Evaluating the answer provided by the agent against the criteria given in the metrics:

### Precise Contextual Evidence (m1)
- The agent identifies a discrepancy between the dates in **games.csv** and **recommendations.csv**, which directly addresses the issue mentioned in the provided context. The described evidence, though mentioning dates from both files, does not precisely highlight the core issue of **games.csv** being updated to include games from 2023 while **recommendations.csv** stops at December 31st, 2022. Instead, it provides a general overview without specific evidence relating to the issue of games released in 2023. The mention of app IDs being different across both datasets is beyond the provided context and does not reflect the user's concern about the updating times mismatch or the source for user reviews for games released in 2023.
- **Rating**: This is a partial match to the criteria, as the agent does recognize a discrepancies issue but does not accurately focus on the specific 2023 update discrepancy. **Score**: 0.4

### Detailed Issue Analysis (m2)
- The agent’s analysis touches upon the expectation of data synchronization and completeness between the datasets but does not delve into the impact of the mismatch in updating times on data analysis, specifically how the lack of updates for recommendations.csv affects the ability to relate new games in 2023 to user recommendations.
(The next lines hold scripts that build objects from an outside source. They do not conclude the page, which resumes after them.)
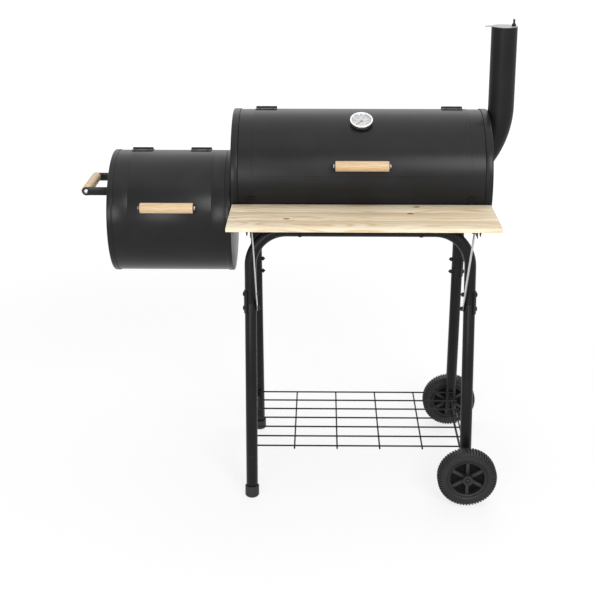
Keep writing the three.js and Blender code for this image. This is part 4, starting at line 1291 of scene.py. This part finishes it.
@dataclass
class AirVent:
    """The turning disc over the air holes in the firebox's left cap."""

    height: float = 0.6285
    face: float = -0.6028
    radius: float = 0.046
    hole: float = 0.012
    hole_facets: int = 32
    circle: float = 0.028
    sheet: float = 0.0012
    tab_height: float = 0.0375
    tab_length: float = 0.0045
    tab_radius: float = 0.005
    tab_edge: float = 0.0002

    @property
    def middles(self) -> list[Pair]:
        """The middles of the four holes, from the disc's middle."""
        return arc((0.0, 0.0), self.circle, 45, 315, 3)

    def cap_holes(self) -> list[Profile]:
        """The holes in the cap, in its Y and Z."""
        last = 360 - 360 / self.hole_facets
        return [arc((y, self.height + z), self.hole, 0, last, self.hole_facets - 1) for y, z in self.middles]

    def build(self) -> None:
        """Builds the disc, its bent tab, and the pivot's head."""
        form, head = Form(), Form()
        place = frame_on(-BACK, UP, -RIGHT, (self.face - GAP, 0.0, self.height))
        loop = form.ring(place, self.radius, 72)
        for x, y in self.middles:
            loop += form.ring(place @ moved(x, y, 0.0), self.hole, self.hole_facets)
        form.fill(loop)
        form.face_outward(place @ Vector((0.0, 0.0, -0.1)), along=True)
        bmesh.ops.solidify(form.bm, geom=form.bm.faces[:], thickness=self.sheet)
        bmesh.ops.translate(form.bm, vec=RIGHT * -self.sheet, verts=form.bm.verts[:])
        tab = frame_on(-BACK, -RIGHT, -UP, (self.face - GAP, 0.0, self.height + self.tab_height))
        form.slab(Outline.tongue(self.tab_length, self.tab_radius), self.sheet, tab, self.tab_edge)
        form.piece("vent_disc", HEAT_PAINT, "vent", body=Body.VENT)
        Fastener().dome(head, place @ moved(0.0, 0.0, self.sheet + GAP))
        head.piece("vent_rivet", BLACK_HARDWARE)


@dataclass
class Chimney:
    """The bent chimney pipe with its flange and the swinging damper."""

    x: float = 0.3391
    radius: float = 0.031
    top: float = 1.140
    wall: float = 0.0012
    bend_start: float = 0.952
    bend_radius: float = 0.220
    bend_angle: float = 48.0
    face: float = 0.3078
    flange_low: float = 0.775
    flange_high: float = 0.917
    flange_width: float = 0.086
    flange_corner: float = 0.031
    flange_sheet: float = 0.0015
    disc_radius: float = 0.0315
    disc_sheet: float = 0.0016
    disc_low: float = 1.1403
    stud_x: float = 0.3611
    stud_low: float = 1.132
    stud_top: float = 1.158
    stud_radius: float = 0.0026
    nut: Fastener = Fastener(nut_across=0.0092, nut_height=0.005)
    nut_low: float = 1.1422
    ear_size: Pair = (0.012, 0.014)
    ear_flat: Point = (0.3626, 0.0, 1.133)
    ear_root: Point = (0.3672, 0.0, 1.1268)
    ear_edge: float = 0.0002
    tab_reach: Pair = (0.0125, 0.0145)
    tab_half: Pair = (0.0075, 0.0045)

    def build(self) -> None:
        """Builds the pipe, stud and damper."""
        self.pipe()
        self.stud()
        self.damper()

    def pipe(self) -> None:
        """Builds the pipe, cut flat at its flange, and the flange."""
        form, flange = Form(), Form()
        bend = Bend((self.x - self.bend_radius, 0.0, self.bend_start), BACK,
                    math.radians(self.bend_angle), 32)
        form.tube(aim((self.x, 0.0, self.top), -UP), self.radius,
                  [UP * (self.bend_start - self.top), bend], 64, closed=False)
        form.cut((self.face, 0.0, 0.0), -RIGHT, keep=False)
        bmesh.ops.recalc_face_normals(form.bm, faces=form.bm.faces[:])
        form.piece("chimney_tube", STACK_PAINT, "chimney_pipe", wall=self.wall)
        low, high = self.flange_low, self.flange_high
        outline = Outline.rounded(self.flange_width, high - low, self.flange_corner, 12)
        place = frame_on(BACK, UP, RIGHT, (self.face, 0.0, (low + high) / 2))
        flange.slab(outline, self.flange_sheet, place, EDGE)
        flange.piece("chimney_flange", STACK_PAINT)

    def stud(self) -> None:
        """Builds the damper's stud, its nut and the ear that holds it."""
        form = Form()
        form.rod((self.stud_x, 0, self.stud_low), (self.stud_x, 0, self.stud_top), self.stud_radius, 20, EDGE)
        self.nut.nut(form, moved(self.stud_x, 0.0, self.nut_low))
        sheet, (width, drop) = self.disc_sheet, self.ear_size
        form.block((width, width, sheet), moved(*self.ear_flat), self.ear_edge)
        form.block((sheet, width, drop), moved(*self.ear_root), self.ear_edge)
        form.piece("damper_bolt", BLACK_HARDWARE, "damper_stud")

    def damper(self) -> None:
        """Builds the round plate with its tab."""
        form, r = Form(), self.disc_radius
        tab = mirrored([(-r - reach, half) for reach, half in zip(self.tab_reach, self.tab_half)])
        form.slab([*arc((0, 0), r, -164, 160, 54), *tab], self.disc_sheet,
                  moved(self.x, 0.0, self.disc_low), EDGE)
        form.piece("damper_plate", DAMPER_STEEL, "damper", body=Body.DAMPER)


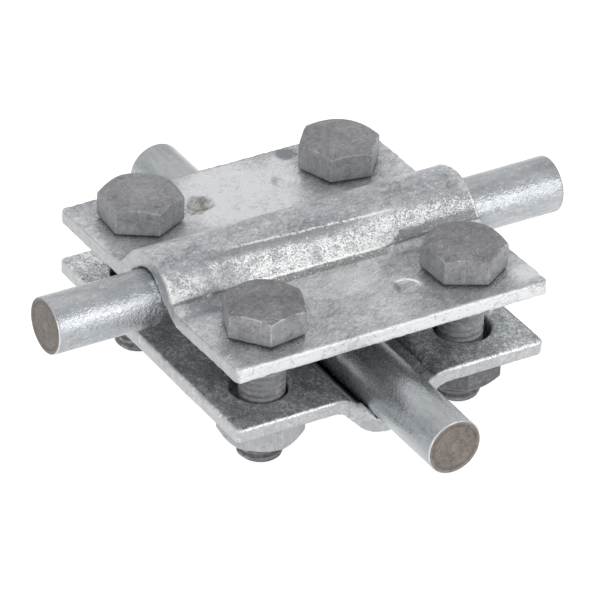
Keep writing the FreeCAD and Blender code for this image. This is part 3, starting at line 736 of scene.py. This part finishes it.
lower_zinc = galvanised_plate(
    "lower plate zinc", (0, 0, LOWER_AXIS), (math.pi, 0, math.pi / 2), dark=(0.235, 0.268, 0.282),
    stains=[(-22, 0, 9, 0.2), (20, 18, 8, 0.2)],
    soiled=[(25.0, -24.0, 8.0, 0.85, (0.07, 0.07, 0.07)), (26.5, -27.4, 1.9, 1.0, (0.03, 0.03, 0.03)),
            (22.7, -26.3, 2.2, 1.0, (0.05, 0.05, 0.05)), (29.2, -23.8, 1.7, 1.0, (0.05, 0.05, 0.05))],
    pale_towards="edge", shearing=0.25, flecks=0.9, calm_tones=(0.34, 0.62))
for plate, node, finish in (
    (upper_plate, "upper_clamp_plate", upper_zinc),
    (lower_plate, "lower_clamp_plate", lower_zinc),
):
    plate.data.materials.append(finish)
    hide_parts(node)
    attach(plate, "root")


# Conductors

RIM, BAR_STEP, END_MARGIN = 0.15, 0.6, 0.5


def round_conductor(name, matrix):
    """Galvanised bar drawn up in short steps, with a zinc rim about each bare turned end."""
    face = ROD_RADIUS - RIM
    end = [(0.25, 0.0), (1.0, 0.012), (1.8, -0.004), (2.6, 0.012), (3.4, 0.0), (4.1, 0.012),
           (face - 0.10, 0.03), (face - 0.05, 0.07), (face, 0.08), (ROD_RADIUS - 0.05, 0.01),
           (ROD_RADIUS, -0.08)]
    low = [(radius, -ROD_HALF + 0.1 - height) for radius, height in end]
    high = [(radius, ROD_HALF - 0.1 + height) for radius, height in reversed(end)]
    straight = ROD_HALF - END_MARGIN
    count = round(2 * straight / BAR_STEP)
    middle = [(ROD_RADIUS, -straight + 2 * straight * k / count) for k in range(count + 1)]
    bar = turned_solid(name, low + middle + high)
    bar.matrix_world = matrix
    settle(bar)
    uneven(bar, SLOW_WAVES, 0.07)
    uneven(bar, ZINC_LUMPS, 0.05)
    return bar


def dress_conductor(bar, axis, zinc, steel):
    """Zinc along the bar, which lies on axis 0 or 1, and bare steel on its two cut faces."""
    bar.data.materials.append(zinc)
    bar.data.materials.append(steel)
    edit(bar)
    centre = UPPER_AXIS if axis == 0 else LOWER_AXIS

    def on_cut_face(place):
        reach = math.hypot(place[1 - axis], place.z - centre)
        return abs(place[axis]) > ROD_HALF - 0.3 and reach < ROD_RADIUS - RIM - 0.06

    pick_faces(bar, on_cut_face)
    bar.active_material_index = 1
    bpy.ops.object.material_slot_assign()
    leave_edit()
    only(bar)
    bpy.ops.object.shade_smooth_by_angle(angle=math.radians(38))


upper_rod = round_conductor("upper_conductor_zinc_coated", (
    Matrix.Translation((0, 0, UPPER_AXIS * MM)) @ Matrix.Rotation(math.pi / 2, 4, "Y")))
lower_rod = round_conductor("lower_conductor_zinc_coated", (
    Matrix.Translation((0, 0, LOWER_AXIS * MM)) @ Matrix.Rotation(math.pi / 2, 4, "X")))
ALONG_X, ALONG_Y = (0, 0, 0), (0, 0, math.pi / 2)
dress_conductor(
    upper_rod, 0,
    galvanised_rod("upper conductor zinc", UPPER_AXIS, ALONG_X, dark=(0.26, 0.283, 0.300),
                   lit_side=(-0.95, -0.1), coarse=0.85),
    bare_cut_steel("upper conductor cut steel", UPPER_AXIS, ALONG_X, light=(0.29, 0.260, 0.234)))
dress_conductor(
    lower_rod, 1,
    galvanised_rod("lower conductor zinc", LOWER_AXIS, ALONG_Y, dark=(0.285, 0.318, 0.328),
                   lit_side=(0.8, 0.6), coarse=0.5),
    bare_cut_steel("lower conductor cut steel", LOWER_AXIS, ALONG_Y, light=(0.33, 0.295, 0.268)))
for bar, node in ((upper_rod, "upper_round_conductor"), (lower_rod, "lower_round_conductor")):
    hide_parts(node)
    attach(bar, "root")


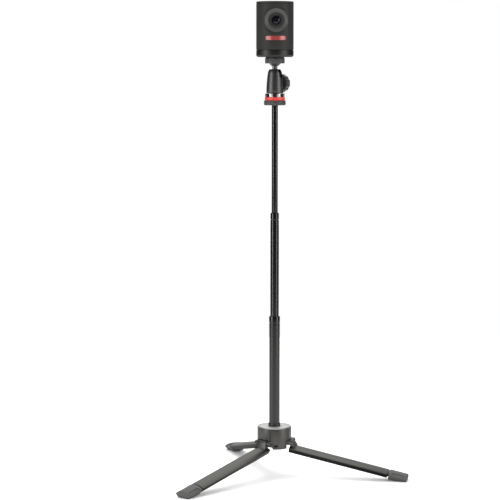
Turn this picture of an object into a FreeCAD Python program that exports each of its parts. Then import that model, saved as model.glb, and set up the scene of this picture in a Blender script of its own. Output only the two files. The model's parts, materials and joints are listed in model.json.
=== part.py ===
# Webcam on a telescopic tabletop tripod, millimetres, +Z up.
# The origin is on the ground, straight below the pole's axis. The webcam looks along -Y.
import FreeCAD, Part
import math
import os

os.makedirs("parts", exist_ok=True)

# ---- fits ----------------------------------------------------------------------------
seat_gap = 0.02          # radial gap of a glued, pressed or screwed seat
running_gap = 0.05       # radial gap of a pin or slide that moves in its hole
moving_gap = 0.35        # space between pieces that pass each other
thread_radius = 3.175    # quarter-inch camera thread

# ---- legs ----------------------------------------------------------------------------
leg_azimuths = {"right": -11.35, "front_left": -131.35, "rear": 108.65}
leg_slope = 12.33            # degrees below level when the leg is open
leg_length = 167.2           # from the hinge to the tip, along the leg
leg_crown_offset = 4.1       # hinge axis above the leg's outer face
leg_thickness = 8.0
leg_half_angle = 37.75       # half of the arc that the leg's section spans
leg_skin = 2.4               # wall over the hollow underside
leg_edge_radius = 0.8
leg_rib_count = 5
leg_rib_width = 1.8
foot_length = 26.0
foot_depth = 12.2            # foot from its outer face to its inner flat
foot_skin = 0.35             # how far the rubber stands proud of the arm
foot_tip_height = 8.75        # outer face of the tip above the ground
foot_groove = 1.8            # narrow neck between arm and foot
foot_tang_length = 17.0
foot_corner = 2.2            # rounding of the tip's corners
foot_notch_depth = 0.9       # thumb notches along both edges of the foot
foot_notch_angle = 23.0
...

The explanation of the types of dates and their implications for data analysis provides some insight, but it lacks depth in terms of the specific issue of newer games and their reviews.
- **Rating**: The analysis is somewhat generic and only partially addresses the unique implications of the stated issue—**Score**: 0.6

### Relevance of Reasoning (m3)
- The reasoning provided by the agent is relevant to the context of dataset discrepancies; however, the focus on app ID incongruity diverts from the core issue of time mismatches and newly released games without user reviews in the recommendations. The reasoning about data types and expectations of alignment is pertinent but not fully aligned with addressing the mismatch update times and its impacts.
- **Rating**: The reasoning is somewhat relevant but not directly on point with the primary concern of the issue—**Score**: 0.5

### Calculation
- m1: 0.4 * 0.8 = 0.32
- m2: 0.6 * 0.15 = 0.09
- m3: 0.5 * 0.05 = 0.025

### Total Score
- Total: 0.32 + 0.09 + 0.025 = 0.435

Based on the scoring criteria, this rating falls just below the threshold for "partially" and therefore is considered as **"failed"**.